Perry Pederson joined with Ralph Langner to develop a new approach to securing industrial control systems called the Robust Industrial Control Systems Planning and Evaluation (RIPE) Framework, which is measurable, sustainable, cost-effective, and not risk-based.

IoT GUIDE

Overview

Cybersecurity in IIoT systems is too often an afterthought with many companies operating squarely in "Level 0: Anything goes" - meaning there are no policies, no procedures, no checking. This is typical for everyday contractor access in the majority of industrial facilities.

Guess which level of governance we are implementing with the RIPE OT Security and Robustness Program?

Passing the buck

Declaring others responsible for cyber security — end users, contractors etc. This is achieved by stressing “awareness” (assuming that the end user, if only being “aware” of cyber risk, would be in a position to take appropriate action). Typical example: Holding end users responsible for appropriately performing backups without ever giving them a procedure. Any provision that includes judgment on the end user’s part falls into this category.

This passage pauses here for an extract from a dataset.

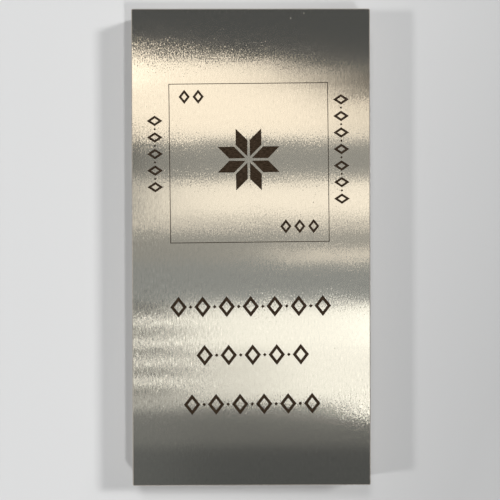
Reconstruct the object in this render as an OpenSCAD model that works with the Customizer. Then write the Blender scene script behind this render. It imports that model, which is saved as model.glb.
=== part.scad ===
// Titanium bar: one flat block cut from plate, ground on every face, with its edges broken.
// It lies on a large face. X is the width, Y the length and Z the thickness.
// The origin is the middle of the underside.

/* [Bar] */
// Width of the bar, side to side
bar_w = 63.5; // [30:0.5:120]
// Length of the bar, end to end
bar_l = 127; // [60:0.5:300]
// Thickness of the bar
bar_t = 12.5; // [5:0.1:30]

/* [Edges] */
// Width that breaking takes off each face along the edges round the two large faces
edge_break = 0.3; // [0.1:0.05:2]
// Width that breaking takes off each side at the four upright corners
corner_break = 0.45; // [0.1:0.05:2]

/* [Colour] */
// Colour of the ground titanium
titanium_colour = "#C2BAB2";

/* [Hidden] */
// How far a profile runs past the block that it trims
trim_over = 1;

// A rectangle centred on the origin, with a flat cut at 45 degrees across each corner.
module broken_rectangle(width, height, cut) {
    x = width / 2;
    y = height / 2;
    polygon([
        [x, y - cut], [x - cut, y], [cut - x, y], [-x, y - cut],
        [-x, cut - y], [cut - x, -y], [x - cut, -y], [x, cut - y]
    ]);
}

// The outline seen from above, which breaks the upright corners.
module plan_profile() {
    linear_extrude(bar_t)
        broken_rectangle(bar_w, bar_l, corner_break);
}

// The cross-section, run along the length, which breaks the edges of the two long sides.
module cross_section() {
    translate([0, 0, bar_t / 2])
        rotate([90, 0, 0])
            linear_extrude(bar_l + 2 * trim_over, center = true)
                broken_rectangle(bar_w, bar_t, edge_break);
}

// The long section, run across the width, which breaks the edges of the two ends.
module long_section() {
    translate([0, 0, bar_t / 2])
        rotate([90, 0, 90])
            linear_extrude(bar_w + 2 * trim_over, center = true)
                broken_rectangle(bar_l, bar_t, edge_break);
}

// The whole bar: what the three profiles have in common.
module bar() {
    color(titanium_colour)
        intersection() {
            plan_profile();
            cross_section();
            long_section();
        }
}

bar();
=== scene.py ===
import math

import bmesh
import bpy
from mathutils import Euler, Matrix, Vector


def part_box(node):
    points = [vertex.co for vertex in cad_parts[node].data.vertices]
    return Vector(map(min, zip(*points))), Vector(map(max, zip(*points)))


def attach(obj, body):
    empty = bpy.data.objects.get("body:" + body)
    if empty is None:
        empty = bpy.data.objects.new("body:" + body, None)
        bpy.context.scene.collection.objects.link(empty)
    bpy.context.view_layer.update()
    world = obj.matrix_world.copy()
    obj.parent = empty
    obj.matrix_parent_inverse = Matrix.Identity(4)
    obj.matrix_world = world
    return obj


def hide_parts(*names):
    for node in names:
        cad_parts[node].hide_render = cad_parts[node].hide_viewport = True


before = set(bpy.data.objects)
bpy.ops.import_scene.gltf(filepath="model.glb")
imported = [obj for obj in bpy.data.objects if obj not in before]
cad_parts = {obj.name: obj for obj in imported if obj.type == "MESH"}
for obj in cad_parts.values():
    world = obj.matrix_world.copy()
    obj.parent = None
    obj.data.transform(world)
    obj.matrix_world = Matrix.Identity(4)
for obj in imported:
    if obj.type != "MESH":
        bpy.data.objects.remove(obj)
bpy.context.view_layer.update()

mm = 0.001
barLow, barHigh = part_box("bar")
barWidth, barLength, barThickness = barHigh - barLow
print("frame loaded")


def hexToLinear(hexColour):
    channels = [int(hexColour[i:i + 2], 16) / 255 for i in (1, 3, 5)]
    linear = [c / 12.92 if c <= 0.04045 else ((c + 0.055) / 1.055) ** 2.4 for c in channels]
    return (*linear, 1.0)


def addNode(tree, kind, inputs=None, stops=(), **settings):
    node = tree.nodes.new(kind)
    for name, value in settings.items():
        setattr(node, name, value)
    for socket, source in (inputs or {}).items():
        if isinstance(source, bpy.types.NodeSocket):
            tree.links.new(source, node.inputs[socket])
        else:
            node.inputs[socket].default_value = source
    for k, (place, hexColour) in enumerate(stops):     # colours along a ramp
        stop = node.color_ramp.elements[k] if k < 2 else node.color_ramp.elements.new(place)
        stop.position = place
        stop.color = hexToLinear(hexColour)
    return node


def newMaterial(name):
    material = bpy.data.materials.new(name)
    material.use_nodes = True
    material.node_tree.nodes.clear()
    return material, material.node_tree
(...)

Putting yourself in charge without a plan

Emphasizing that certain procedures and configurations are subject to permission by a central authority (such as the IT department, or physical security), but failing to provide any rules on how decisions are made — because there are none. This leads to ad-hoc decisions that cannot be questioned, consistently be performed by others, or even be audited. The major difference to level 1 is that now it’s no longer the end user who is held responsible, but consistency is missing as well.

Creating a fantasy world of wishful thinking

The organization has produced an impressive and consistent policy framework but never checks if it has anything to do with reality. Most of the time because it simply cannot be audited. For example, it is impossible to audit policies like “backups must be performed in a timely manner”, because “timely” could be anything between five minutes and five years.

The real deal

The organization uses a consistent policy framework that can be audited and is audited. For example, “timely” is specified as “every week”. Non-conformity is recorded and prompts action — not necessarily the decapitation of those who didn’t follow policy, but maybe the re-phrasing of policies that turned out to be not practical.

Sustainable governance

The organization is using a consistent policy framework that can be audited and is audited, and audits as well as user feedback is largely automated. Security automation is the key challenge for sustainable governance. Is that a technical problem? Absolutely not. Next time you pay your meter, order a pizza or cab over the Internet using an app, think about the absurdity that people in real production environments — including contractors — are expected to approach so much more important cyber security issues referring to a folder full of boring policy printouts, or try to locate the respective documents in a labyrinth of files. Rather than talking so much about the Industrial Internet of Things, we suggest to contemplate about the Industrial Intranet of OT Governance — if only because without solid governance, the Industrial Internet is doomed from the beginning.